LISTING.
## begin

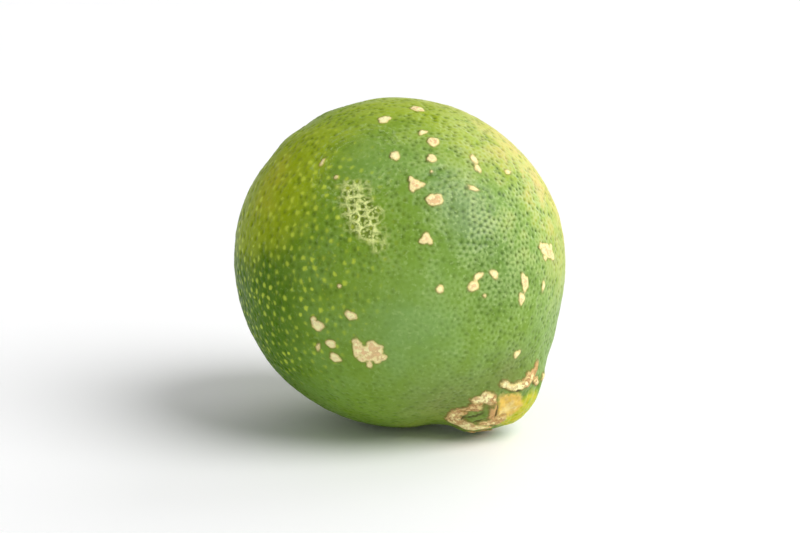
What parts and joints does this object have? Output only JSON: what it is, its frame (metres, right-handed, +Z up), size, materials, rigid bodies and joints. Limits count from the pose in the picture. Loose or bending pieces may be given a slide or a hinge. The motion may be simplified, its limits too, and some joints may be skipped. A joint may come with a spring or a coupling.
{
  "type": "rangpur lime",
  "caption": "Whole green rangpur lime: a nearly round fruit with a blunt nipple, pebbled rind and dried stem button, lying on its side.",
  "frame": {"origin": "on the surface that the fruit lies on, under the middle of its box", "axes": "+Z up. The nipple points to +X, a little to -Y, and 48 degrees down; the stem button is opposite it, up and to -X."},
  "size_m": [0.0554, 0.0552, 0.0546],
  "materials": {
    "rind": "satin",
    "stem_button": "matte"
  },
  "bodies": {
    "root": {"fruit": "rind", "calyx": "stem_button"}
  },
  "joints": []
}
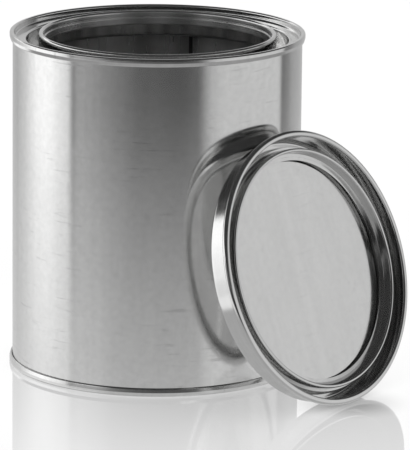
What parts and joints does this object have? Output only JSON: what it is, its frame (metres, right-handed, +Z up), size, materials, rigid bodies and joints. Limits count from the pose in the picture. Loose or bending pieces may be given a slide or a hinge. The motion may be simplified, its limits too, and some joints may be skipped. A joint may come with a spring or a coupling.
{
  "type": "paint can",
  "caption": "Cylindrical tinplate paint can with double-seamed ends, a grooved friction ring round its mouth and a matching recessed plug lid that leans against the wall.",
  "frame": {"origin": "on the floor, under the middle of the footprint of the can and its leaning lid", "axes": "+Z up along the can; the can stands towards -X and +Y, and the lid leans on it from +X and -Y; the picture looks along +Y"},
  "size_m": [0.1462, 0.1434, 0.1238],
  "materials": {
    "wall_plate": "bright tinplate",
    "bottom_plate": "bright tinplate",
    "ring_plate": "bright tinplate",
    "lid_plate": "bright tinplate",
    "seam_compound": "matt sealing compound"
  },
  "bodies": {
    "can": {"body_wall": "wall_plate", "bottom_end": "bottom_plate", "top_ring": "ring_plate", "bottom_seam_compound": "seam_compound", "top_seam_compound": "seam_compound"},
    "lid": {"plug_lid": "lid_plate"}
  },
  "joints": [
    {"name": "lid_lift_off", "type": "slide", "parent": "can", "child": "lid", "axis": [0.3798, -0.3252, 0.866], "range_m": [0, 0.15]}
  ]
}
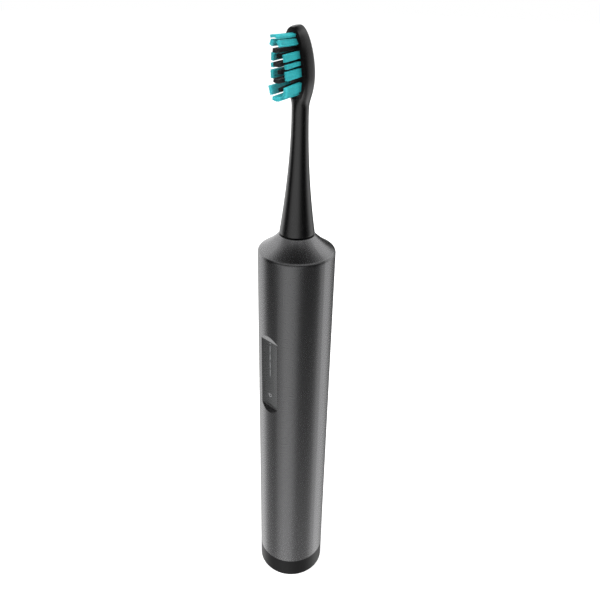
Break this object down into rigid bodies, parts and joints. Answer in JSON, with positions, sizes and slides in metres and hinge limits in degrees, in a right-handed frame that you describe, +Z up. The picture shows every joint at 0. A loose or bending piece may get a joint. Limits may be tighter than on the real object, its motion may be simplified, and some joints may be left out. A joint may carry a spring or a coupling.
{
  "type": "electric toothbrush",
  "caption": "Electric sonic toothbrush with a metal tube handle, a recessed control strip, a twisting drive shaft and a pull-off brush head with teal and black bristles.",
  "frame": {"origin": "centre of the foot's underside, on the handle's axis", "axes": "+Z up along the handle to the brush head, -Y to the front, where the control strip and the bristles face, +X to the right seen from behind"},
  "size_m": [0.0284, 0.0282, 0.2341],
  "materials": {
    "satin_metal": "satin, dark grey anodised",
    "base_plastic": "matt black",
    "seal_rubber": "matt",
    "pale_plastic": "moulded",
    "copper": "enamelled copper wire",
    "lead_cover": "wire cover",
    "cell_sleeve": "shrink sleeve",
    "nickel": "nickel plate",
    "foam": "foam",
    "board_green": "solder mask",
    "chip_black": "moulded",
    "chip_tan": "ceramic",
    "led_white": "clear resin",
    "window_milky": "milky, unlit",
    "strip_plastic": "fine matt",
    "motor_steel": "plated steel",
    "bush_bronze": "sintered bronze",
    "shaft_steel": "ground",
    "head_plastic": "satin black",
    "teal_bristle": "nylon filament",
    "black_bristle": "nylon filament"
  },
  "bodies": {
    "handle": {"handle_shell": "satin_metal", "base_cap": "base_plastic", "base_o_ring": "seal_rubber", "coil_bobbin": "pale_plastic", "charging_coil": "copper", "coil_leads": "lead_cover", "inner_frame": "pale_plastic", "battery_cell": "cell_sleeve", "battery_tabs": "nickel", "battery_pads": "foam", "circuit_board": "board_green", "board_screws": "nickel", "control_chip": "chip_black", "board_parts": "chip_tan", "indicator_leds": "led_white", "light_guide": "pale_plastic", "indicator_windows": "window_milky", "control_fascia": "strip_plastic", "key_seal": "seal_rubber", "tact_switch": "nickel", "motor_can": "motor_steel", "motor_rear_cap": "motor_steel", "motor_front_plate": "motor_steel", "stator_core": "motor_steel", "stator_coils": "copper", "shaft_bushes": "bush_bronze", "motor_pads": "seal_rubber", "shaft_seal": "seal_rubber", "nose_cap": "base_plastic", "nose_o_ring": "seal_rubber"},
    "key": {"power_key": "strip_plastic"},
    "plunger": {"tact_plunger": "chip_black"},
    "rotor": {"drive_shaft": "shaft_steel", "rotor_yoke": "motor_steel", "rotor_magnets": "nickel"},
    "brush_head": {"brush_body": "head_plastic", "brush_sleeve": "shaft_steel", "teal_tufts": "teal_bristle", "black_tufts": "black_bristle"}
  },
  "joints": [
    {"name": "key_press", "type": "slide", "parent": "handle", "child": "key", "axis": [0, 1, 0], "range_m": [0, 0.0003], "stiffness_N_per_m": 1500},
    {"name": "plunger_press", "type": "slide", "parent": "handle", "child": "plunger", "axis": [0, 1, 0], "range_m": [0, 0.0003]},
    {"name": "shaft_twist", "type": "hinge", "parent": "handle", "child": "rotor", "pos_m": [0, 0, 0.13], "axis": [0, 0, 1], "range_deg": [-4.5, 4.5], "stiffness_Nm_per_rad": 0.05},
    {"name": "head_pull", "type": "slide", "parent": "rotor", "child": "brush_head", "axis": [0, 0, 1], "range_m": [0, 0.03]}
  ],
  "couplings": [
    {"joint": "plunger_press", "follows": "key_press", "ratio": 1}
  ]
}
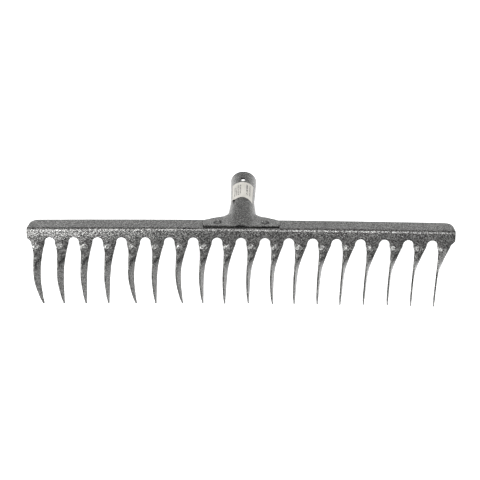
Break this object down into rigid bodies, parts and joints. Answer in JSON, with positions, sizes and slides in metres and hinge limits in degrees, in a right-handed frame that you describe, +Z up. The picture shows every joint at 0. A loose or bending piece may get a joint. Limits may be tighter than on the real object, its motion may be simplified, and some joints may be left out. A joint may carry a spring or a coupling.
{
  "type": "garden rake head",
  "caption": "Steel garden rake head: a folded bar with twisted, hooked tines and a tapered handle socket spot welded on top",
  "frame": {"origin": "centre of the bounding box in X and Y, at the ground that the tine points and the socket's lower rim lie on", "axes": "X along the bar, +Y towards the handle, +Z up"},
  "size_m": [0.4478, 0.1526, 0.064],
  "materials": {
    "blade_paint": "silver-grey hammered paint, semi-gloss",
    "socket_paint": "silver-grey hammered paint, semi-gloss",
    "weld_paint": "silver-grey hammered paint over the weld marks",
    "label_paper": "off-white paper label, matte"
  },
  "bodies": {
    "root": {"tine_blade": "blade_paint", "handle_socket": "socket_paint", "spot_weld_left": "weld_paint", "spot_weld_right": "weld_paint", "socket_label": "label_paper"}
  },
  "joints": []
}
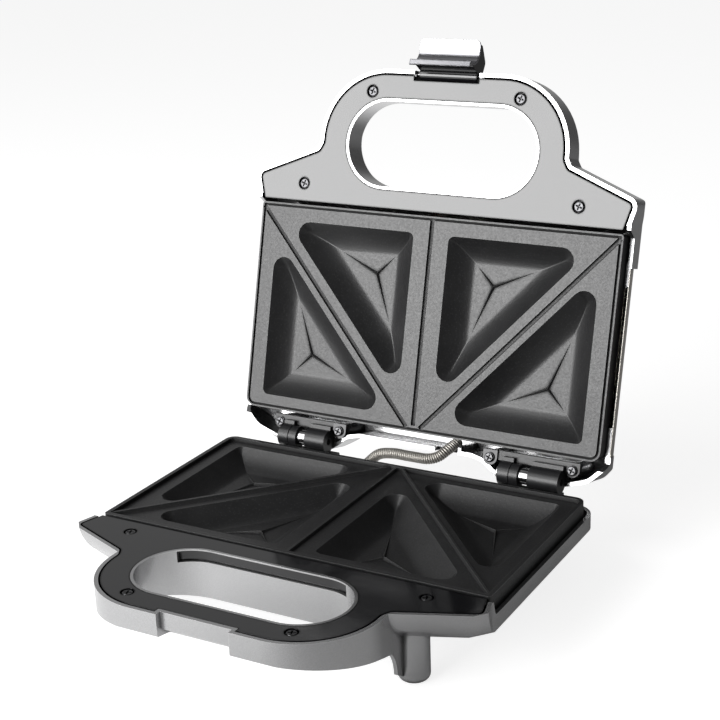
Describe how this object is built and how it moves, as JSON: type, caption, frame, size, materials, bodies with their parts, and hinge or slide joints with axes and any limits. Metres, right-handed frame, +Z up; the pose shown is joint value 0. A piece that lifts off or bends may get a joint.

## end

WHAT YOU NEED TO DO. Restate all of the entries above precisely.

REPLY TO THE TASK.
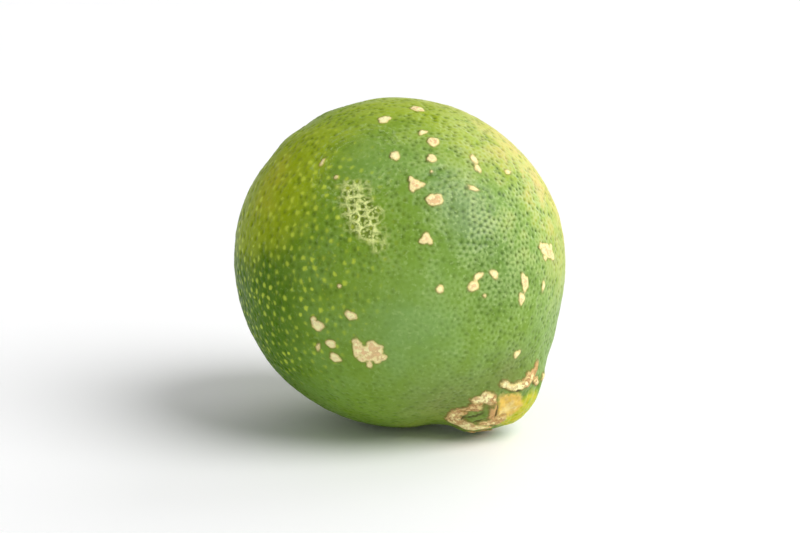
What parts and joints does this object have? Output only JSON: what it is, its frame (metres, right-handed, +Z up), size, materials, rigid bodies and joints. Limits count from the pose in the picture. Loose or bending pieces may be given a slide or a hinge. The motion may be simplified, its limits too, and some joints may be skipped. A joint may come with a spring or a coupling.
{
  "type": "rangpur lime",
  "caption": "Whole green rangpur lime: a nearly round fruit with a blunt nipple, pebbled rind and dried stem button, lying on its side.",
  "frame": {"origin": "on the surface that the fruit lies on, under the middle of its box", "axes": "+Z up. The nipple points to +X, a little to -Y, and 48 degrees down; the stem button is opposite it, up and to -X."},
  "size_m": [0.0554, 0.0552, 0.0546],
  "materials": {
    "rind": "satin",
    "stem_button": "matte"
  },
  "bodies": {
    "root": {"fruit": "rind", "calyx": "stem_button"}
  },
  "joints": []
}
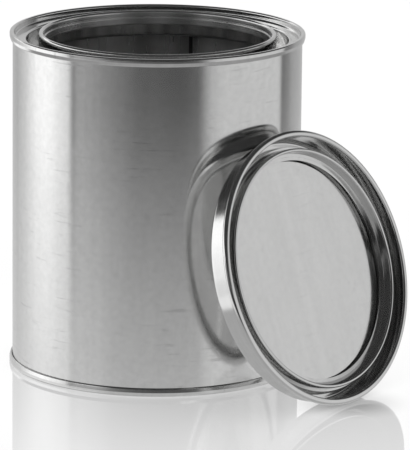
What parts and joints does this object have? Output only JSON: what it is, its frame (metres, right-handed, +Z up), size, materials, rigid bodies and joints. Limits count from the pose in the picture. Loose or bending pieces may be given a slide or a hinge. The motion may be simplified, its limits too, and some joints may be skipped. A joint may come with a spring or a coupling.
{
  "type": "paint can",
  "caption": "Cylindrical tinplate paint can with double-seamed ends, a grooved friction ring round its mouth and a matching recessed plug lid that leans against the wall.",
  "frame": {"origin": "on the floor, under the middle of the footprint of the can and its leaning lid", "axes": "+Z up along the can; the can stands towards -X and +Y, and the lid leans on it from +X and -Y; the picture looks along +Y"},
  "size_m": [0.1462, 0.1434, 0.1238],
  "materials": {
    "wall_plate": "bright tinplate",
    "bottom_plate": "bright tinplate",
    "ring_plate": "bright tinplate",
    "lid_plate": "bright tinplate",
    "seam_compound": "matt sealing compound"
  },
  "bodies": {
    "can": {"body_wall": "wall_plate", "bottom_end": "bottom_plate", "top_ring": "ring_plate", "bottom_seam_compound": "seam_compound", "top_seam_compound": "seam_compound"},
    "lid": {"plug_lid": "lid_plate"}
  },
  "joints": [
    {"name": "lid_lift_off", "type": "slide", "parent": "can", "child": "lid", "axis": [0.3798, -0.3252, 0.866], "range_m": [0, 0.15]}
  ]
}
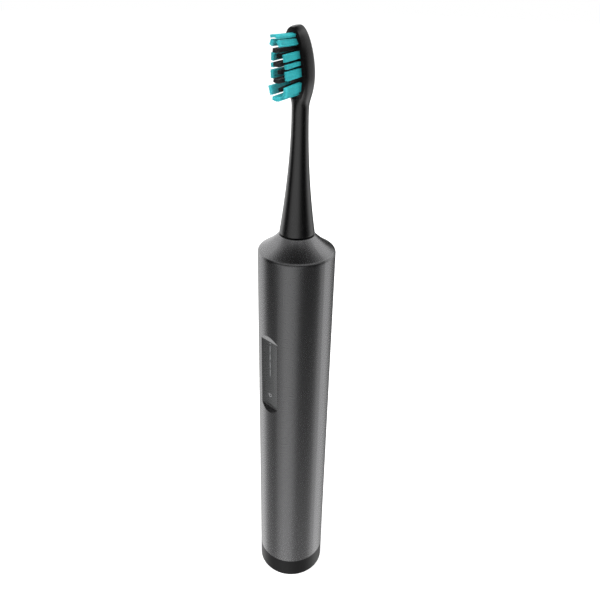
Break this object down into rigid bodies, parts and joints. Answer in JSON, with positions, sizes and slides in metres and hinge limits in degrees, in a right-handed frame that you describe, +Z up. The picture shows every joint at 0. A loose or bending piece may get a joint. Limits may be tighter than on the real object, its motion may be simplified, and some joints may be left out. A joint may carry a spring or a coupling.
{
  "type": "electric toothbrush",
  "caption": "Electric sonic toothbrush with a metal tube handle, a recessed control strip, a twisting drive shaft and a pull-off brush head with teal and black bristles.",
  "frame": {"origin": "centre of the foot's underside, on the handle's axis", "axes": "+Z up along the handle to the brush head, -Y to the front, where the control strip and the bristles face, +X to the right seen from behind"},
  "size_m": [0.0284, 0.0282, 0.2341],
  "materials": {
    "satin_metal": "satin, dark grey anodised",
    "base_plastic": "matt black",
    "seal_rubber": "matt",
    "pale_plastic": "moulded",
    "copper": "enamelled copper wire",
    "lead_cover": "wire cover",
    "cell_sleeve": "shrink sleeve",
    "nickel": "nickel plate",
    "foam": "foam",
    "board_green": "solder mask",
    "chip_black": "moulded",
    "chip_tan": "ceramic",
    "led_white": "clear resin",
    "window_milky": "milky, unlit",
    "strip_plastic": "fine matt",
    "motor_steel": "plated steel",
    "bush_bronze": "sintered bronze",
    "shaft_steel": "ground",
    "head_plastic": "satin black",
    "teal_bristle": "nylon filament",
    "black_bristle": "nylon filament"
  },
  "bodies": {
    "handle": {"handle_shell": "satin_metal", "base_cap": "base_plastic", "base_o_ring": "seal_rubber", "coil_bobbin": "pale_plastic", "charging_coil": "copper", "coil_leads": "lead_cover", "inner_frame": "pale_plastic", "battery_cell": "cell_sleeve", "battery_tabs": "nickel", "battery_pads": "foam", "circuit_board": "board_green", "board_screws": "nickel", "control_chip": "chip_black", "board_parts": "chip_tan", "indicator_leds": "led_white", "light_guide": "pale_plastic", "indicator_windows": "window_milky", "control_fascia": "strip_plastic", "key_seal": "seal_rubber", "tact_switch": "nickel", "motor_can": "motor_steel", "motor_rear_cap": "motor_steel", "motor_front_plate": "motor_steel", "stator_core": "motor_steel", "stator_coils": "copper", "shaft_bushes": "bush_bronze", "motor_pads": "seal_rubber", "shaft_seal": "seal_rubber", "nose_cap": "base_plastic", "nose_o_ring": "seal_rubber"},
    "key": {"power_key": "strip_plastic"},
    "plunger": {"tact_plunger": "chip_black"},
    "rotor": {"drive_shaft": "shaft_steel", "rotor_yoke": "motor_steel", "rotor_magnets": "nickel"},
    "brush_head": {"brush_body": "head_plastic", "brush_sleeve": "shaft_steel", "teal_tufts": "teal_bristle", "black_tufts": "black_bristle"}
  },
  "joints": [
    {"name": "key_press", "type": "slide", "parent": "handle", "child": "key", "axis": [0, 1, 0], "range_m": [0, 0.0003], "stiffness_N_per_m": 1500},
    {"name": "plunger_press", "type": "slide", "parent": "handle", "child": "plunger", "axis": [0, 1, 0], "range_m": [0, 0.0003]},
    {"name": "shaft_twist", "type": "hinge", "parent": "handle", "child": "rotor", "pos_m": [0, 0, 0.13], "axis": [0, 0, 1], "range_deg": [-4.5, 4.5], "stiffness_Nm_per_rad": 0.05},
    {"name": "head_pull", "type": "slide", "parent": "rotor", "child": "brush_head", "axis": [0, 0, 1], "range_m": [0, 0.03]}
  ],
  "couplings": [
    {"joint": "plunger_press", "follows": "key_press", "ratio": 1}
  ]
}
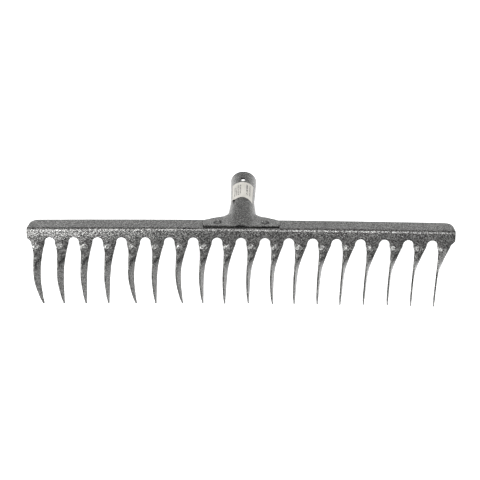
Break this object down into rigid bodies, parts and joints. Answer in JSON, with positions, sizes and slides in metres and hinge limits in degrees, in a right-handed frame that you describe, +Z up. The picture shows every joint at 0. A loose or bending piece may get a joint. Limits may be tighter than on the real object, its motion may be simplified, and some joints may be left out. A joint may carry a spring or a coupling.
{
  "type": "garden rake head",
  "caption": "Steel garden rake head: a folded bar with twisted, hooked tines and a tapered handle socket spot welded on top",
  "frame": {"origin": "centre of the bounding box in X and Y, at the ground that the tine points and the socket's lower rim lie on", "axes": "X along the bar, +Y towards the handle, +Z up"},
  "size_m": [0.4478, 0.1526, 0.064],
  "materials": {
    "blade_paint": "silver-grey hammered paint, semi-gloss",
    "socket_paint": "silver-grey hammered paint, semi-gloss",
    "weld_paint": "silver-grey hammered paint over the weld marks",
    "label_paper": "off-white paper label, matte"
  },
  "bodies": {
    "root": {"tine_blade": "blade_paint", "handle_socket": "socket_paint", "spot_weld_left": "weld_paint", "spot_weld_right": "weld_paint", "socket_label": "label_paper"}
  },
  "joints": []
}
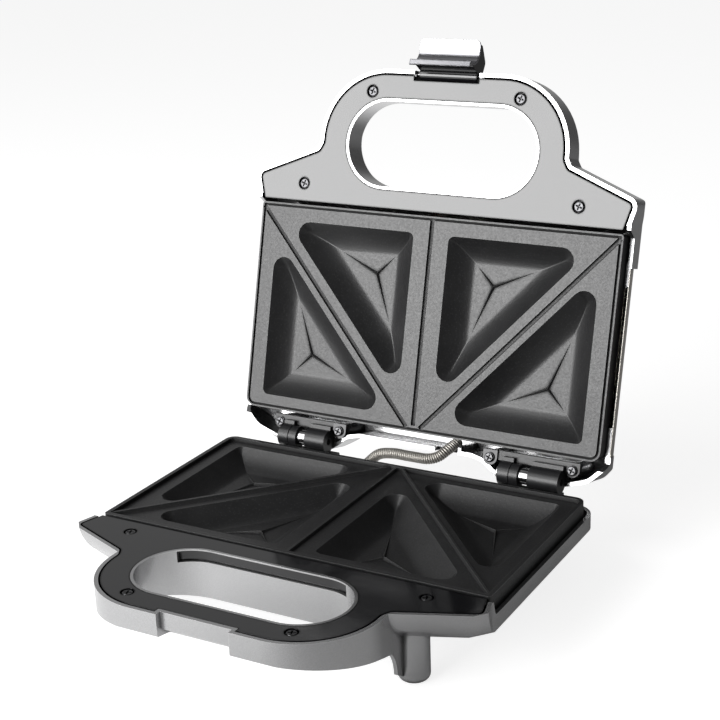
Describe how this object is built and how it moves, as JSON: type, caption, frame, size, materials, bodies with their parts, and hinge or slide joints with axes and any limits. Metres, right-handed frame, +Z up; the pose shown is joint value 0. A piece that lifts off or bends may get a joint.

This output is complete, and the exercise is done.